Drogues : le gouvernement britannique refuse de rendre public un rapport en faveur de la dépénalisation
Un rapport de l’Advisory Council on the Misuse of Drugs (ACMD) datant de 2016, qui recommandait la dépénalisation des drogues, ne sera pas rendu public, selon une récente décision du gouvernement britannique. Cette campagne de trois ans menée par la journaliste Mattha Busby pour obtenir la publication du rapport a été rejetée par le gouvernement, malgré les demandes du public.
Le tribunal a décidé que le rapport devait rester confidentiel parce que les politiques évoquées étaient toujours à l’étude et qu’il n’y avait donc pas d’obligation légale de les rendre publiques. Bien que cela puisse suggérer que le gouvernement envisage activement la dépénalisation des drogues au Royaume-Uni, les experts estiment que cette décision montre plutôt que le gouvernement ne prend pas en compte les propositions de politiques fondées sur des preuves scientifiques lorsqu’il s’agit de drogues et qu’il cherche à clore complètement le débat.
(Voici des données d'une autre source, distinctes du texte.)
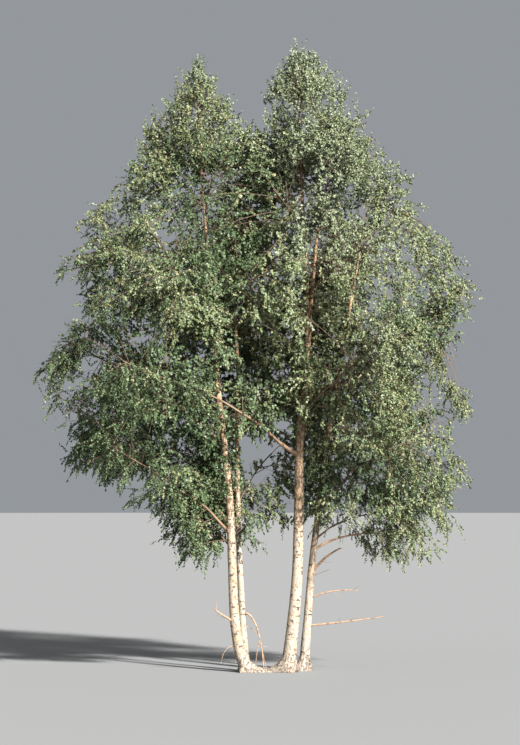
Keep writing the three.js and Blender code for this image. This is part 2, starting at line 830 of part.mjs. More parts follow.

Cette décision suscite de nombreuses questions sur la politique gouvernementale en matière de drogues et sur la nécessité d’une approche fondée sur des preuves pour aborder cette question complexe.
Rapport de l’ACMD sur la dépénalisation des drogues supprimé par le gouvernement britannique
La récente décision du gouvernement britannique de garder confidentiel un rapport de l’Advisory Council on the Misuse of Drugs (ACMD) datant de 2016 n’est que la dernière étape d’une longue histoire.
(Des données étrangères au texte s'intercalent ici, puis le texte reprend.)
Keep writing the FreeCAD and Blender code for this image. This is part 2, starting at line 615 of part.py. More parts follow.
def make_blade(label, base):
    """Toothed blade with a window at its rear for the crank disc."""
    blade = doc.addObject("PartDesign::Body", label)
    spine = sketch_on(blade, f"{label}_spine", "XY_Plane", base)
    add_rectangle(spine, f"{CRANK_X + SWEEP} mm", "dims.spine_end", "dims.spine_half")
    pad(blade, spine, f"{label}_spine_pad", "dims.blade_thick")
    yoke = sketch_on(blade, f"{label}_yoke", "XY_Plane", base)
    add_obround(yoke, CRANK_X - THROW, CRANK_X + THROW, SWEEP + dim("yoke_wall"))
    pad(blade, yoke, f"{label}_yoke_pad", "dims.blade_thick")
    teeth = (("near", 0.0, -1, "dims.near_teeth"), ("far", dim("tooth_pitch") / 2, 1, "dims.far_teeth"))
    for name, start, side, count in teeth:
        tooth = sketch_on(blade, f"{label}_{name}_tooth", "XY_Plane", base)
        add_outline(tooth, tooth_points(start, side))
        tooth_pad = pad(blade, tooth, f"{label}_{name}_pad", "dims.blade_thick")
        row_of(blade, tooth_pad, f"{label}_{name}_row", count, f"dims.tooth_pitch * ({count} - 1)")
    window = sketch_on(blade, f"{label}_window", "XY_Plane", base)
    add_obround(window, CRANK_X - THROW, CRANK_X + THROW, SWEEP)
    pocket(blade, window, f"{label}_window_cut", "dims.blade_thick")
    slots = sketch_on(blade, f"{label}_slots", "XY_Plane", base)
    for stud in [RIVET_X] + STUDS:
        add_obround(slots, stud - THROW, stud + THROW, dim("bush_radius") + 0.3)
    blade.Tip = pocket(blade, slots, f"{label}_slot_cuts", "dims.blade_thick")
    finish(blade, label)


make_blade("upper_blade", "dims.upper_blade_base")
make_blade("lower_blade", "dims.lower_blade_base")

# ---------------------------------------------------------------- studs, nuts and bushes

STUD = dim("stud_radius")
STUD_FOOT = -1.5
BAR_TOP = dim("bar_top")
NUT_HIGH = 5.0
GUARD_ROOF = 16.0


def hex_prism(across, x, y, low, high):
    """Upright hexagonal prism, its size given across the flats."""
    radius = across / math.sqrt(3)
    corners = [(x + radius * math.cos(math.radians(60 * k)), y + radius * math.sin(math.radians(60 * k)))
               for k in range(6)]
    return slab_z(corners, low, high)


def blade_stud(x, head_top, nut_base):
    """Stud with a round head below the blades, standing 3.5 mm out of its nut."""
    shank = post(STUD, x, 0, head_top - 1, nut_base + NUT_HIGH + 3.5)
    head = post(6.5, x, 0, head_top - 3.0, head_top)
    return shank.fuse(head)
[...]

À la fin de cette même année, l’ACMD a remis un rapport intitulé « l’interaction et la relation entre la loi de 1971 sur l’abus de drogues et la loi de 2016 sur les substances psychoactives » à la ministre de l’Intérieur de l’époque, Amber Rudd.
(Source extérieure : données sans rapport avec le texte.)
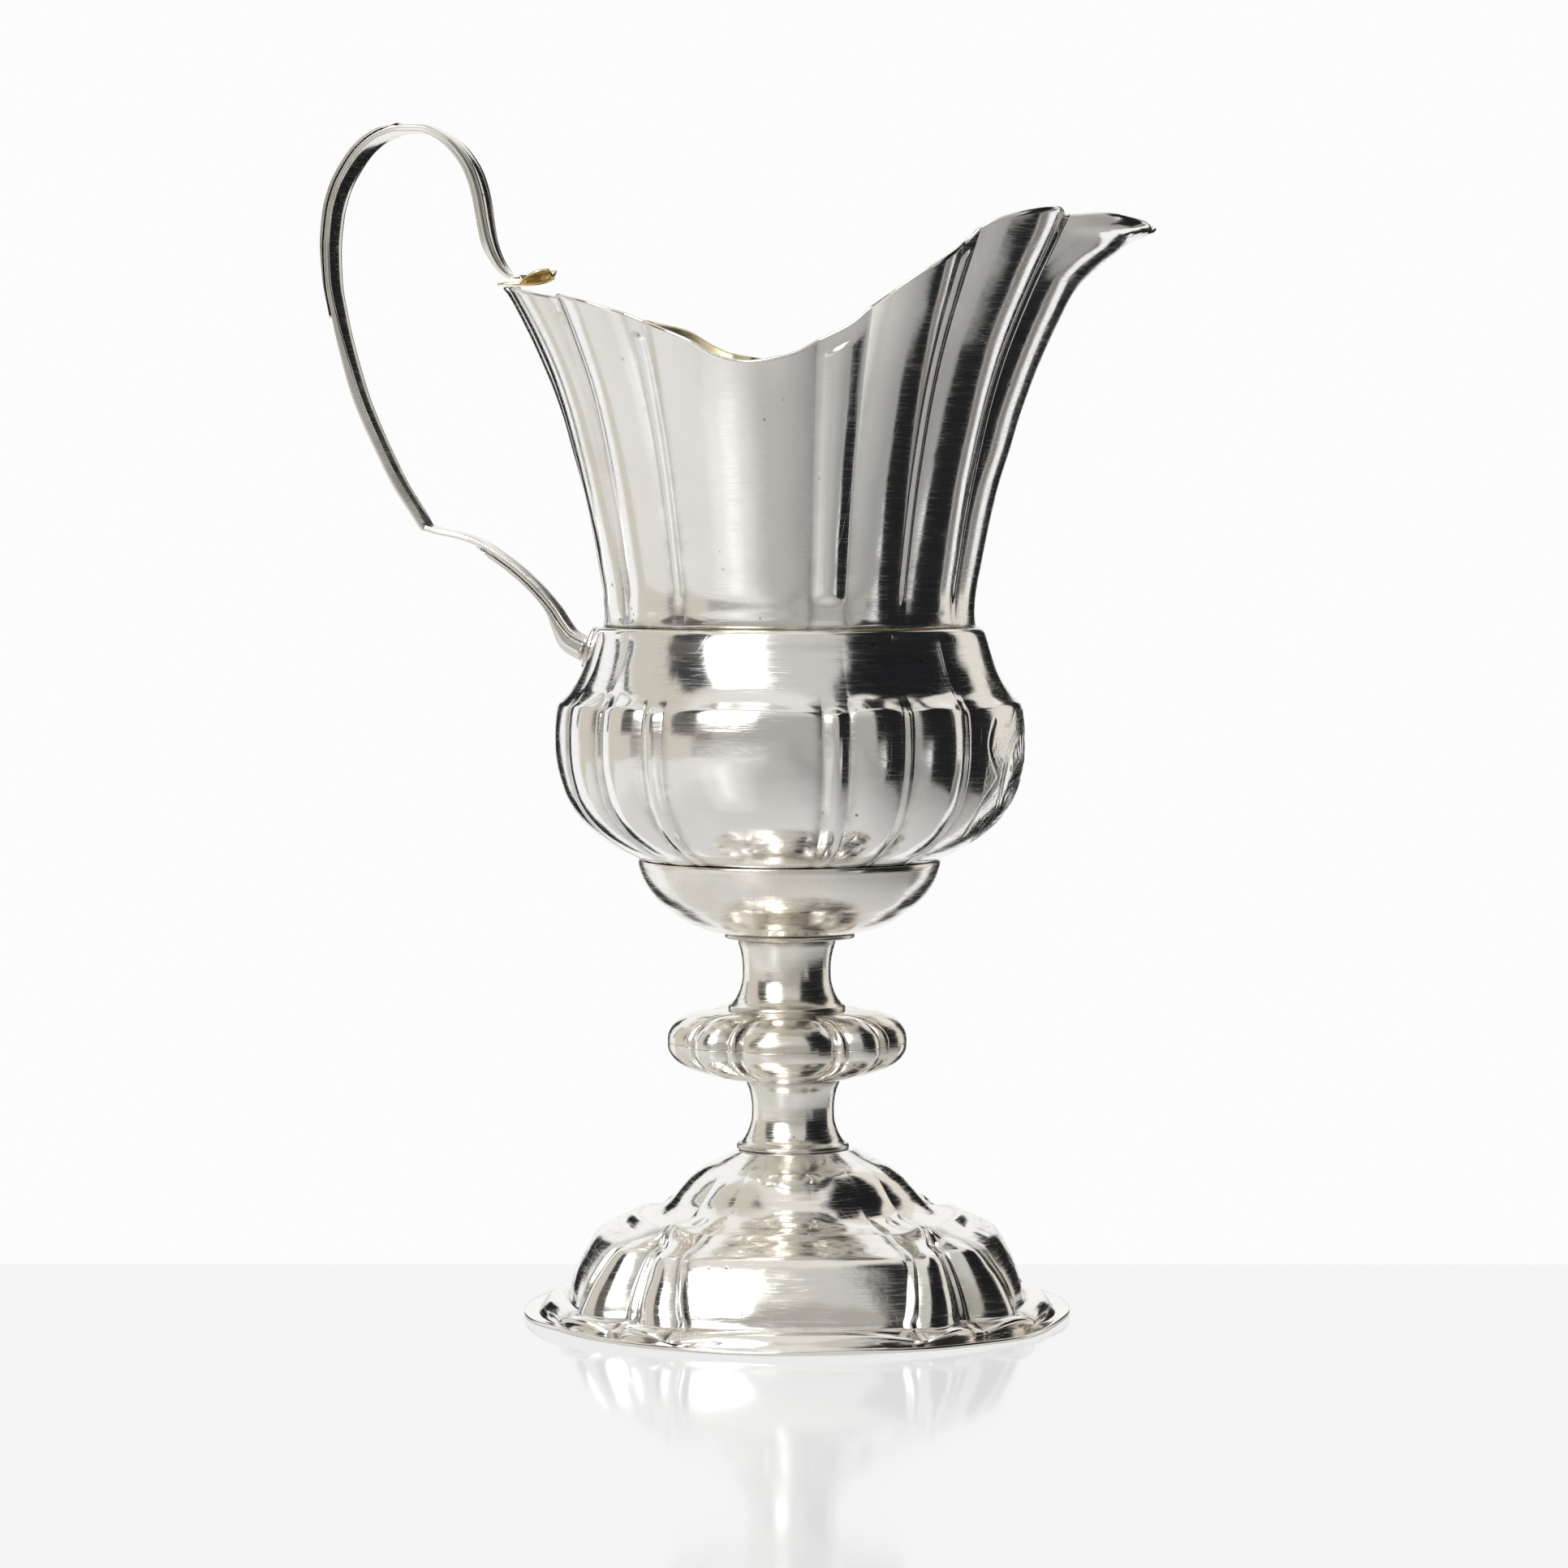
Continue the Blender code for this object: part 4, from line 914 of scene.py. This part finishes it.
def build_foot():
    """Soft bell over a ledge with pinched folds, gadroons, bossed skirt and a thin uneven flange."""
    halves = np.degrees(np.array(FOOT_RIB_HALVES) / FOOT_RIB_RADIUS)
    base_angle, bulge, bead, distance, _, width = ring_columns(FOOT_RIBS, halves, FOOT_COLUMNS)
    rows = dense_rows(FOOT_ROWS, FOOT_STEP)
    z0, crest, depth, rib, drop, fan = (rows[:, k : k + 1] for k in range(6))
    angle = fanned(base_angle[None, :], fan)
    bell = fade(z0, 23.6, 26.0)
    coarse = coarse_bulge(angle, (FOOT_FAN[1][1], FOOT_FAN[1][3]), BELL_POWER)
    eased = bulge * (1 - bell) + bell * coarse
    wide = (width > WIDE_LOBE)[None, :]
    z = z0 - drop * (1 - bulge) + LEDGE_RISE * wide * bulge * hump(crest - LEDGE_RADIUS, LEDGE_WIDTH)
    radius = crest - depth * (1 - eased) + FOOT_RIB_HEIGHT * rib * bead
    across = np.radians(np.abs(np.mod(angle + 45.0, 90.0) - 45.0))
    skirt = fade(z0, 24.5, 21.0) * fade(z0, 1.0, 5.0)
    radius = radius * (1 + PANEL_FLATNESS * skirt * flattened(across))
    ear = hump(np.mod(angle, 90.0) - 45.0, EAR_WIDTH) * hump(crest - EAR_RADIUS, EAR_DEPTH)
    turn = np.radians(base_angle)[None, :]
    edge = fade(crest, 60.5, 64.0)
    ragged = sum(size * np.sin(count * turn + phase) for size, count, phase in FLANGE_EDGE)
    radius = radius + EAR_REACH[0] * ear + edge * (ragged - FLANGE_TRIM)
    points = ring_points(radius, angle + STEM_TURN, z + EAR_REACH[1] * ear)
    wobble = unevenness(points, FOOT_WAVES) * fade(z0, 0.9, 8.0) * fade(z0, 38.9, 36.0)
    points += grid_normals(points) * wobble[..., None]
    lift = sum(size * (1 + np.sin(count * turn + phase)) for size, count, phase in FLANGE_LIFT)
    points[..., 2] += lift * edge
    grime = hump(distance, 1.5)[None, :] * 0.6 * np.clip(depth / 2, 0, 1) * fade(z0, 25.0, 22.0)
    grime = np.maximum(grime, 0.5 * hump(crest - 53.5, 0.5))
    grime = np.maximum(grime, 0.4 * hump(crest - 37.0, 0.6))
    surface = Surface()
    shift = node_centre("foot") + node_lift("foot", 0.0)
    add_foot_sheet(surface, points + shift, grime)
    surface.make("foot", (SILVER_FOOT,))


def add_foot_sheet(surface, outer, grime):
    """The foot's sheet: its inner face stays above the floor the flange rests on."""
    inner = outer - grid_normals(outer) * FOOT_SHEET
    inner[..., 2] = np.maximum(inner[..., 2], FLOOR_GAP)
    rows, count = outer.shape[:2]
    start = surface.add_grid(outer, grime=grime)
    inner_start = surface.add_points(inner, grime)
    last = (rows - 1) * count
    surface.add_faces(grid_faces(rows, count, inner_start)[:, ::-1])
    surface.add_faces(band_faces(start, inner_start, count))
    surface.add_faces(band_faces(inner_start + last, start + last, count))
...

Ce rapport proposait de modifier une partie de la loi sur l’abus de drogues (Misuse of Drugs Act, MDA), qui considère la possession de drogues contrôlées comme une infraction pénale, pour la rendre plus en conformité avec la loi sur les substances psychoactives (Psychoactive Substances Act, PSA), qui ne criminalise pas la possession.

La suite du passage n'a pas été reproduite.